The Fractured and Famous: Celebrity culture and control in Perfect Blue

By: Priya Sridhar February 22, 20190 Comments
Three women in matching pink dresses singing on stage

CONTENT WARNING: Discussions of sexual assault, harassment, misogyny. SPOILERS for Perfect Blue (film).

Perfect Blue launched Satoshi Kon’s career with anime and showed Japan that he could tell a trippy thriller with deliberate deception and confusion. The film chronicles former pop idol Mima’s journey into the acting world as she sacrifices more of her formerly “pure” image to build a new one. As mysterious deaths strike the television crew, Mima argues with her reflection about whether she’s doing the right thing and starts losing her mind.
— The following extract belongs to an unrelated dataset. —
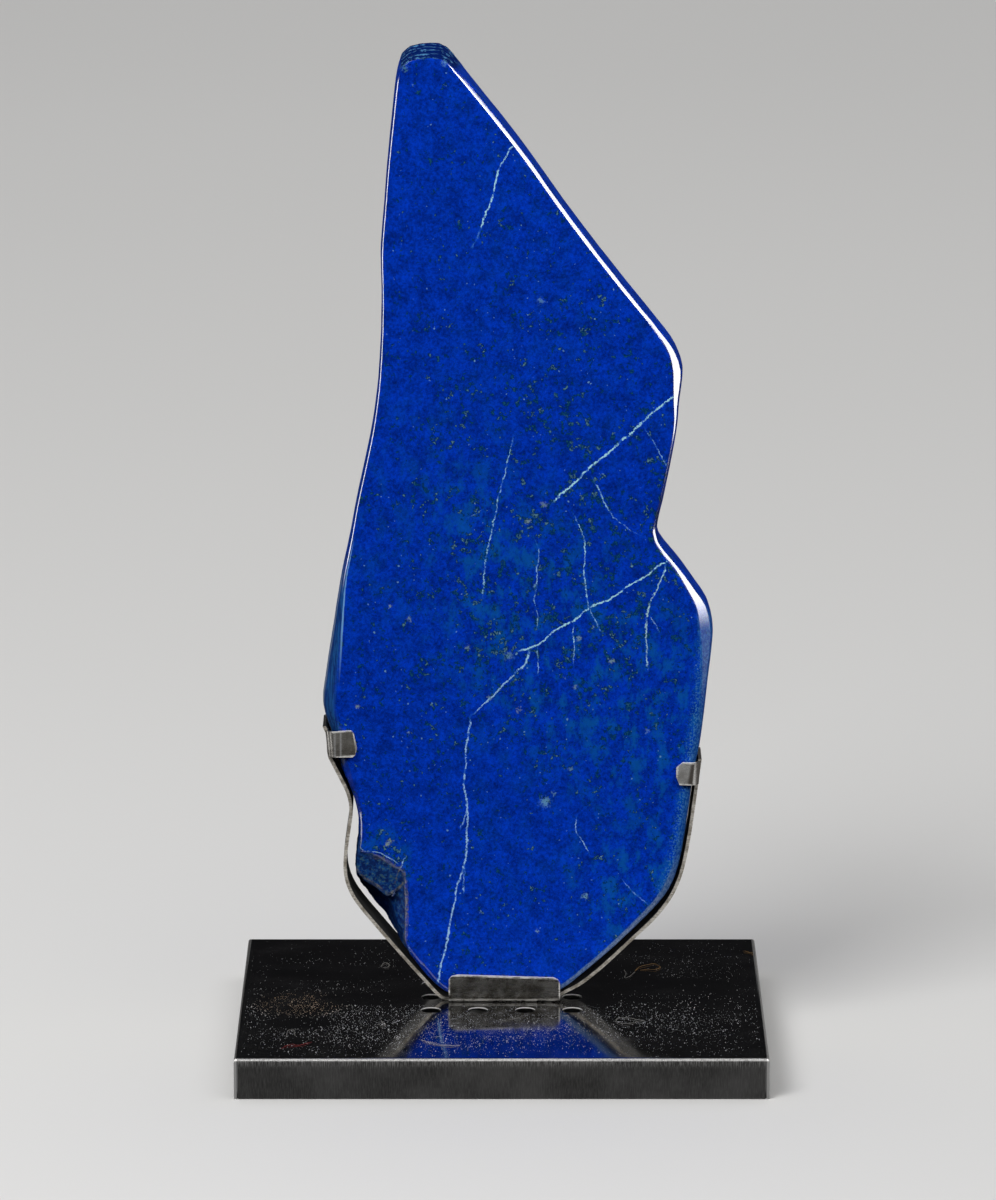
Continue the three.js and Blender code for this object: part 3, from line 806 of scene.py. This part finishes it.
    # The sawn top of the tip: navy, with pale wavy lines.
    top = s.z.step(TIP_FROM, TIP_FROM + 2.5) * s.facing_z.step(0.3, 0.7)
    s.paint(top * 0.9, (0.0004, 0.006, 0.05))
    wave = s.noise(s.place * (0.3, 0.25, 0.1), 1.0, detail=4.0, roughness=0.7) * 5.0 + s.y
    lines = (wave * (2 * math.pi / SAW_PITCH)).work("SINE")
    lines = top * lines.step(0.5, 0.98) * s.noise(body, 1.8, detail=4.0).step(0.42, 0.58)
    s.paint(lines * 0.8, (0.06, 0.19, 0.36))

    # The bevels are glossy, except at the tip, low at the left, on the flare and on the right rim.
    dull_corner = s.x.step(-12.0, -18.0) * s.z.step(72.0, 62.0) * 0.92
    dull_left = s.x.step(-30.0, -36.0) * s.z.step(96.0, 88.0) * 0.7
    at_tip = (s.x * -0.26 + s.z).step(305.2, 306.8)
    rough = most(wall * 0.2, fracture * 0.45, top * 0.22, patchy_edges * 0.6, flare * 0.75)
    s.set(
        Base_Color=s.colour,
        Roughness=grain * 0.05 + 0.07 + rough,
        Specular_IOR_Level=0.12,
        IOR=1.5,
        Coat_Weight=bevel * (1 - most(fracture, flare, at_tip, dull_corner, dull_left, right_rim)),
        Coat_Roughness=0.14,
        Coat_IOR=3.6,
    )
    # Long polishing waves, fine pits in the flecks, and ground streaks on the walls.
    height = s.noise(body, 16.0, detail=1.0) * 0.5 - dark * 0.012
    s.bump(height + wall * streaks * 0.06 + flare * upright * 0.1, 0.4)
    return s.material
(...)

In the 1990s, when this film debuted, Perfect Blue accurately predicted a hostile atmosphere in the entertainment industry for women. Many real-life celebrities have to sacrifice their identities and images for publicity, as their managers and producers dictate. We can identify similarities between the #MeToo movement, both the Japanese and American pop industries, and Mima’s mind-breaking plight.

a blue image of a woman in only a bra staring at the camera, lying on a bed of fish and leaves

Owning Identities

Four people want to own Mima’s public identity: her stalker Me-Mania, her manager Rumi, the Double Bind screenwriter who writes the traumatizing rape scene; and her other manager Tadokoro. They each have ulterior motives, and as each acts on their motives, tragedy ensues.

Me-Mania wants to own Mima the idol and have her return his obsessive feelings. We know him as a fan who volunteers at the concerts, communicates regularly via email, and has a violent streak. That’s about it; even so, his identity remains an ominous presence onscreen.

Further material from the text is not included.